TASK TO CARRY OUT>
Print each line from the start of the records below up through the line where "return node.outputs[2]" is found, exactly as given.

___ PROVIDED DATA

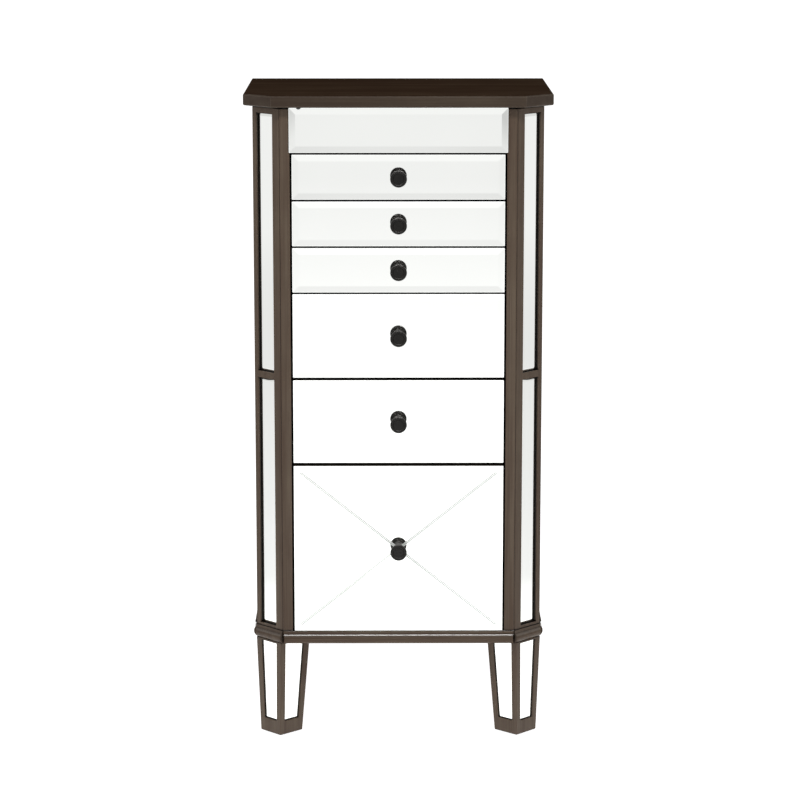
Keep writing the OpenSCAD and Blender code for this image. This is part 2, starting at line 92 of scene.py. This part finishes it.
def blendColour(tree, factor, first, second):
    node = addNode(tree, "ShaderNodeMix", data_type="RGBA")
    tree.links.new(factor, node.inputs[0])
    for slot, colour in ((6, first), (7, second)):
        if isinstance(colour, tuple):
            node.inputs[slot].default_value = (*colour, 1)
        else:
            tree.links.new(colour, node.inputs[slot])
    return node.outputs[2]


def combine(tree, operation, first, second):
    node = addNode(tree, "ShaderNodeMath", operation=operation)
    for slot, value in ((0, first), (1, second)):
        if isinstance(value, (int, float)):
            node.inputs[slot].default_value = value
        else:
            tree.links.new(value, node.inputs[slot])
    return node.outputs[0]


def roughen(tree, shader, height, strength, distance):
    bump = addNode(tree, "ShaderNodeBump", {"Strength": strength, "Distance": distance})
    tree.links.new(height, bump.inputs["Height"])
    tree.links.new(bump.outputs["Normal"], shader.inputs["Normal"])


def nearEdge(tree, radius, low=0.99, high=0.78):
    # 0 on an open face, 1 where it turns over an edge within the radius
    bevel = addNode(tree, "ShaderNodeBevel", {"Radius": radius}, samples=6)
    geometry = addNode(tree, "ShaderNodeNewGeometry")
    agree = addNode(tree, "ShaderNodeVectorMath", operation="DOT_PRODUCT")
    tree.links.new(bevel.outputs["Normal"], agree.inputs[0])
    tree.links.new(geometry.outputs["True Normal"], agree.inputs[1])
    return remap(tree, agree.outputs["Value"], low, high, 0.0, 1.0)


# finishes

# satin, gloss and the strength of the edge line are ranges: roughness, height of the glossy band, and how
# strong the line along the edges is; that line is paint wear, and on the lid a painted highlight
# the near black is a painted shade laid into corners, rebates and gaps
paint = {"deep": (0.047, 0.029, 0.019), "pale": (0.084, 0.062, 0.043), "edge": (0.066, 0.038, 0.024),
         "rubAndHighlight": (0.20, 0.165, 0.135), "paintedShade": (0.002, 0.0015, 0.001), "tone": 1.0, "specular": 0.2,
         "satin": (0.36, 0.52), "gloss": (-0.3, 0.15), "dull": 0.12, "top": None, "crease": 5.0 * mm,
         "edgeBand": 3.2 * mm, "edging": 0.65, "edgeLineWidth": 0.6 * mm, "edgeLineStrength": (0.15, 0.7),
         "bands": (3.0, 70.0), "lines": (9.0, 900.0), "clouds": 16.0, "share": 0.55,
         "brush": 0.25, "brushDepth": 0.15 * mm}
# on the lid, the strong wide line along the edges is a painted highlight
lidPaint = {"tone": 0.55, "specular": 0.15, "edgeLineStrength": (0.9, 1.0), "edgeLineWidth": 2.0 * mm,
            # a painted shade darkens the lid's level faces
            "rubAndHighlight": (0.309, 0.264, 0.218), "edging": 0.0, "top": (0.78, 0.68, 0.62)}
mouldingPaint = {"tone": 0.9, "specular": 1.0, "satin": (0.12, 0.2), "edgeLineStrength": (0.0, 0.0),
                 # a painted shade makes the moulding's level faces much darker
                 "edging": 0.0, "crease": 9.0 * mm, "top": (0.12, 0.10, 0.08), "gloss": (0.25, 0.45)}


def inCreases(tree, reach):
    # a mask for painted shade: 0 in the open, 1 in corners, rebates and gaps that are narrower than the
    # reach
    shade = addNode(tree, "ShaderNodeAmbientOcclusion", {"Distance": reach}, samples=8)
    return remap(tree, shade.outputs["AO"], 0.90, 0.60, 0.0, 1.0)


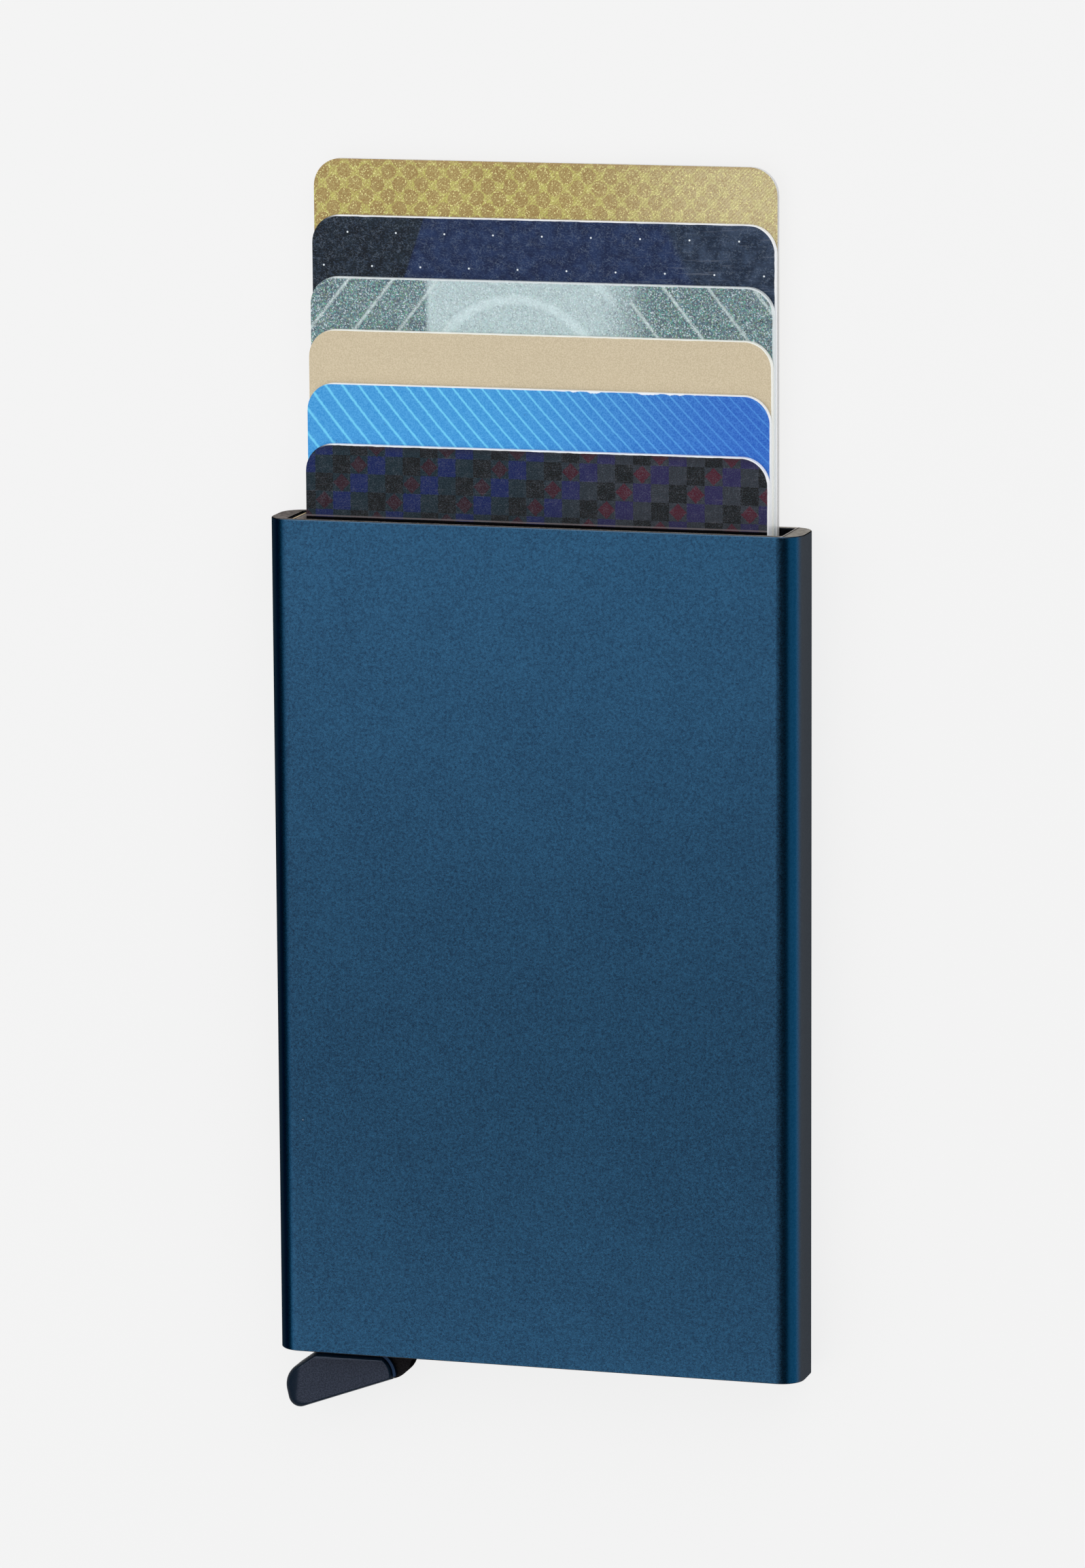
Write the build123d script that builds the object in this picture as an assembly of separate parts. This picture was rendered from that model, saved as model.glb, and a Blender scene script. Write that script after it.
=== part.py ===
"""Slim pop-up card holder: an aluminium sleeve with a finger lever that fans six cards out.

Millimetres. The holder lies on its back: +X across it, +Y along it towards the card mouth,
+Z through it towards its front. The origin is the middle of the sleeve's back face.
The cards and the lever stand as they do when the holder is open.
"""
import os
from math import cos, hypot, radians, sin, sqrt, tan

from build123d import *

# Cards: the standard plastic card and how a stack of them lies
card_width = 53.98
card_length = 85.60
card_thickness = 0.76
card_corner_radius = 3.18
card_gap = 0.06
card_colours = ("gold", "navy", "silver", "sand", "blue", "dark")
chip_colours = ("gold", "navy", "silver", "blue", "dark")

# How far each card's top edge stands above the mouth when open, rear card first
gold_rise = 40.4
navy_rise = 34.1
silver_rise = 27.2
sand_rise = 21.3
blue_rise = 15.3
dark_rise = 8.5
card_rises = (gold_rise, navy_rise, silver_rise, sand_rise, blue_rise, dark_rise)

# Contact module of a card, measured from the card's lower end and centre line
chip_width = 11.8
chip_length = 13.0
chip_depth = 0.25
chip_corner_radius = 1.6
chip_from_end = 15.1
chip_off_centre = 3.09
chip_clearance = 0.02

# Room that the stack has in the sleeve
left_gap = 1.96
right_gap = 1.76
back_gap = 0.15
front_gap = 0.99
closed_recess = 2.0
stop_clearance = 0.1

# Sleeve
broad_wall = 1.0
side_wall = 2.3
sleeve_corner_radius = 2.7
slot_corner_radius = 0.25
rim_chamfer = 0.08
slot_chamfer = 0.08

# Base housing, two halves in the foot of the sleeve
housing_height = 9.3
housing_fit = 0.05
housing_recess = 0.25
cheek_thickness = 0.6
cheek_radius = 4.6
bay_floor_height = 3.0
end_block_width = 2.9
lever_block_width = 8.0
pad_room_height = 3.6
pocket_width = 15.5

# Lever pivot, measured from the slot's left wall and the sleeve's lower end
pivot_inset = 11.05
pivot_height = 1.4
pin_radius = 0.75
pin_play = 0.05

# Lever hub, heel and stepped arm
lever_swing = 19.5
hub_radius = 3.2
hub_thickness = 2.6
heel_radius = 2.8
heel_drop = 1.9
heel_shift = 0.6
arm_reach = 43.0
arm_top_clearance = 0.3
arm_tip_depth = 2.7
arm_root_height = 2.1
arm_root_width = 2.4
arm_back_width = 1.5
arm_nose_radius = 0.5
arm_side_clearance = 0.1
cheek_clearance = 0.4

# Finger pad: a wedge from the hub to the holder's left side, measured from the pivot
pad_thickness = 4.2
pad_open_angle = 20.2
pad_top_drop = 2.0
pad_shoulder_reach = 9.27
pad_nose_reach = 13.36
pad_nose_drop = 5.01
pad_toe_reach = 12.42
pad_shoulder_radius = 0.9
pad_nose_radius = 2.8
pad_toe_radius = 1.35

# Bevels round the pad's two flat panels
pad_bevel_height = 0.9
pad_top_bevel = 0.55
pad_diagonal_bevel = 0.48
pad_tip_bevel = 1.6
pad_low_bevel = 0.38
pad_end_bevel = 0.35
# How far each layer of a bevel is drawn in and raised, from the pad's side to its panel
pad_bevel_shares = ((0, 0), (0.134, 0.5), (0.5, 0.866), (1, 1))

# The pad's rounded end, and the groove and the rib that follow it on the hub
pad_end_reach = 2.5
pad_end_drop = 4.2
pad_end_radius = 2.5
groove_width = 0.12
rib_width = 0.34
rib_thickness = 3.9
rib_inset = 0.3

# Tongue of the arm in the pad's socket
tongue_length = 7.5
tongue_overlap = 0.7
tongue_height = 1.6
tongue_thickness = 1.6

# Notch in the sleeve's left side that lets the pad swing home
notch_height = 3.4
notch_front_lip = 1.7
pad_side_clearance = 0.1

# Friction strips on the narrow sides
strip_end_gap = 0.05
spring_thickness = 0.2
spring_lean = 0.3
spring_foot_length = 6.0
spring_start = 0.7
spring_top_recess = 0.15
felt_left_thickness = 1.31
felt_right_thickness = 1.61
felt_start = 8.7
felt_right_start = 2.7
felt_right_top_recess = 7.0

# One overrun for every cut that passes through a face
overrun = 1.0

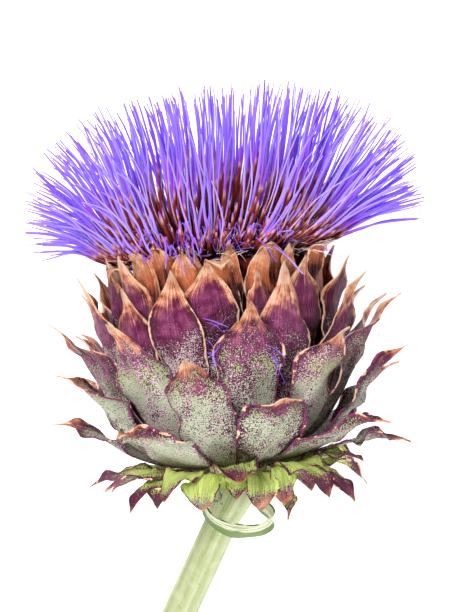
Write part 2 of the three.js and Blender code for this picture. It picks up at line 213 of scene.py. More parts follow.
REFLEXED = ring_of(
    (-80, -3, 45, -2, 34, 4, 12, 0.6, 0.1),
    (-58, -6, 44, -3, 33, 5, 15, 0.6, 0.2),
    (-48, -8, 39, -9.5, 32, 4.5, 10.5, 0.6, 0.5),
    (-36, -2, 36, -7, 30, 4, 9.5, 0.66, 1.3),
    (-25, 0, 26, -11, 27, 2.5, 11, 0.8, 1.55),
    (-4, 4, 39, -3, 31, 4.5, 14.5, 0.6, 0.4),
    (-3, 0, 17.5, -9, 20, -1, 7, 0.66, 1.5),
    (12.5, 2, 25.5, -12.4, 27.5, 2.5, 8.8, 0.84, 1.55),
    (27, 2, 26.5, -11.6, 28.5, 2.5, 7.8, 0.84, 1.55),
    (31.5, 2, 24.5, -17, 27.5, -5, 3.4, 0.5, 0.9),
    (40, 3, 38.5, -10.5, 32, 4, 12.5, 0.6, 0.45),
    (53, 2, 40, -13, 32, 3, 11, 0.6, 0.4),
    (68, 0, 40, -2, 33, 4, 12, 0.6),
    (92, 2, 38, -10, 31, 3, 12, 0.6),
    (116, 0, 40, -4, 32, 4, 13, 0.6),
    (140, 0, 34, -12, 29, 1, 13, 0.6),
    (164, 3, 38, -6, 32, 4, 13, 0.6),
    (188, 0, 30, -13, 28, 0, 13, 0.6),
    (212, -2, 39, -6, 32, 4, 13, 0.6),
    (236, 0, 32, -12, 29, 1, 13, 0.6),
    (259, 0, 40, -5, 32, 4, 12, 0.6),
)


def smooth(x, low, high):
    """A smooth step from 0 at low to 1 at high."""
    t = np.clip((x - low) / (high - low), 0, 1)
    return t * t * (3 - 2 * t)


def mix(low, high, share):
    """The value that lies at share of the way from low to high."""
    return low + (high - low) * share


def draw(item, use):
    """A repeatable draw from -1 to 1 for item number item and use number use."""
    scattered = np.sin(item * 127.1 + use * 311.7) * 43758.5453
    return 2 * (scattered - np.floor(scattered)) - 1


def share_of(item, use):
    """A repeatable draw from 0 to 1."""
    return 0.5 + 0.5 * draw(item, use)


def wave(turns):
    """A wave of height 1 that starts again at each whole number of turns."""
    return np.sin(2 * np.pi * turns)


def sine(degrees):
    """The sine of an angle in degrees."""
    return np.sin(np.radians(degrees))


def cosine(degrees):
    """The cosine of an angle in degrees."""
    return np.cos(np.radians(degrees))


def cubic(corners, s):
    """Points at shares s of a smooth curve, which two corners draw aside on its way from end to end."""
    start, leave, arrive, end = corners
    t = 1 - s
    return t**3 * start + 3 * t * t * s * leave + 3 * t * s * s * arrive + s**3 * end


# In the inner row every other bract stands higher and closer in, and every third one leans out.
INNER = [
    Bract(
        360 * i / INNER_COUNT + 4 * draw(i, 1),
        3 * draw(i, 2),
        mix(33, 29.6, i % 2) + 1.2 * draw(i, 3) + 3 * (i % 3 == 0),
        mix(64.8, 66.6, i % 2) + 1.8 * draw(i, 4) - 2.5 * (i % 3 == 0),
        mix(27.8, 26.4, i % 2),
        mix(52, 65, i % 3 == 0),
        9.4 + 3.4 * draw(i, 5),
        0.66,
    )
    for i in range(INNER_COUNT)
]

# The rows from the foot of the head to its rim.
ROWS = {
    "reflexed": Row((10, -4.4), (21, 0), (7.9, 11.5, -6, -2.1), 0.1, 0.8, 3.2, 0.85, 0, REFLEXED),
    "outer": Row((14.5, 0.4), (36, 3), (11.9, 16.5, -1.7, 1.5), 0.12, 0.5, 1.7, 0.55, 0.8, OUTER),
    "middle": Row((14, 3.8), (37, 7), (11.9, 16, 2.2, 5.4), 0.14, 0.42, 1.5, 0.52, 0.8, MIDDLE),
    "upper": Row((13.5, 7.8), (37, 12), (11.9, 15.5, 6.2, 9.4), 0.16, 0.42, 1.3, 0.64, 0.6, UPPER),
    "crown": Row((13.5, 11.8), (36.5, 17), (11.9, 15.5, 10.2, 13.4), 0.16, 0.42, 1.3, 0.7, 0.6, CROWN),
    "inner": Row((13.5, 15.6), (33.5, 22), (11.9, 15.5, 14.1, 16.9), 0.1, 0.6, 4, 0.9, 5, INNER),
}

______

THE ANSWER>
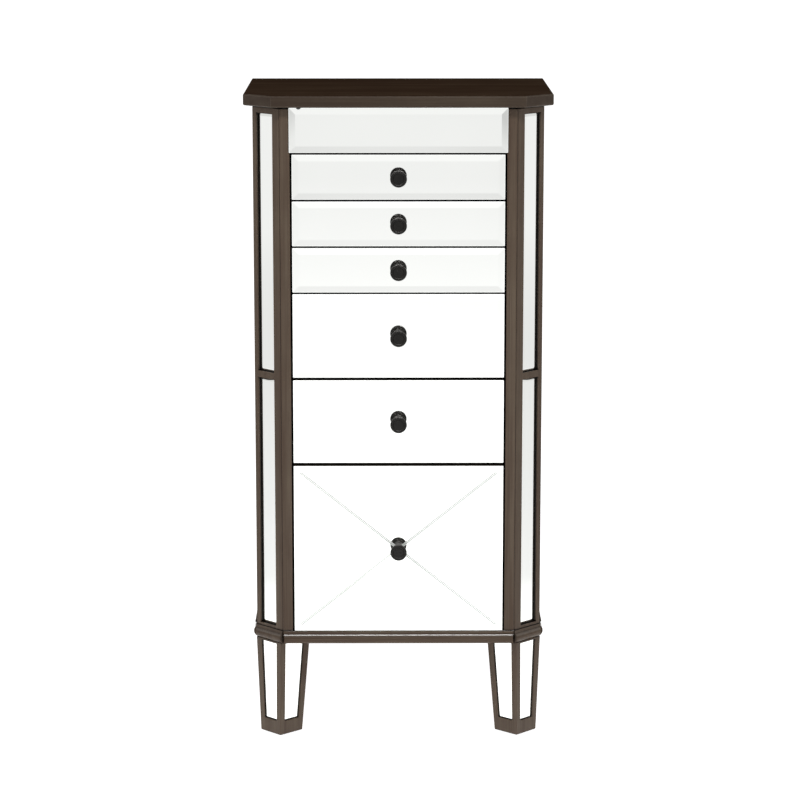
Keep writing the OpenSCAD and Blender code for this image. This is part 2, starting at line 92 of scene.py. This part finishes it.
def blendColour(tree, factor, first, second):
    node = addNode(tree, "ShaderNodeMix", data_type="RGBA")
    tree.links.new(factor, node.inputs[0])
    for slot, colour in ((6, first), (7, second)):
        if isinstance(colour, tuple):
            node.inputs[slot].default_value = (*colour, 1)
        else:
            tree.links.new(colour, node.inputs[slot])
    return node.outputs[2]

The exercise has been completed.